Extra Additional Maps Added to the Atlas:

 

A)

[Untitled German Map of China].

No date, Full page, loosely pasted down to inside of back cover of atlas.

 

This map is an addition to the atlas that is not called for; it is loosely pasted down to the inside of the back cover.  It depicts all of the Chinese Empire seemingly shortly before World War I.

 

B)

Bernhard STRUCK (1888 – 1971).

[SOUTHERN EAST AFRICA – MOZAMBIQUE, TANZANIA, MALAWI, ETC.].

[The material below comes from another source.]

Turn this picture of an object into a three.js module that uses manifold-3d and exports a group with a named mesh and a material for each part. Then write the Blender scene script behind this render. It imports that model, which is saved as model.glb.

Missionskärtchen des Südlichen Ostafrika zur Uebersicht der Arbiet der Berliner Missionsgesellschaft

April 1910.

Map, printed on thin, dull orange paper, 22.5 x 15.5 cm (9 x 6 inches).

 

This map, loosely inserted into the atlas by the back cover, is the original separately issued version of Map. No. 14 above, but here printed on thin, dull orange paper.  It seems that most of the maps in the present atlas were first printed this way in the period before World War I, before being reissued as a part of the atlas around 1921. 

 

References: Zentralbibliothek der Landeskirche der Evangelischen Kirche Berlin-Brandenburg-schlesische Oberlausitz (EKBO) und Bibliothek des Berliner Missionswerkes (BMG): M3 2019/123; Kirchliche Hochschule Bethel (Bielefeld, Germany): Fb 321; University of South Africa (Muckenleuk Campus, Pretoria): 266.410233 BERL; J.W. HOFMEYR, History of the Church in Southern Africa: A Select Bibliography of Published Material to 1980, vol. I (Pretoria: University of South Africa, 1986), p. 565.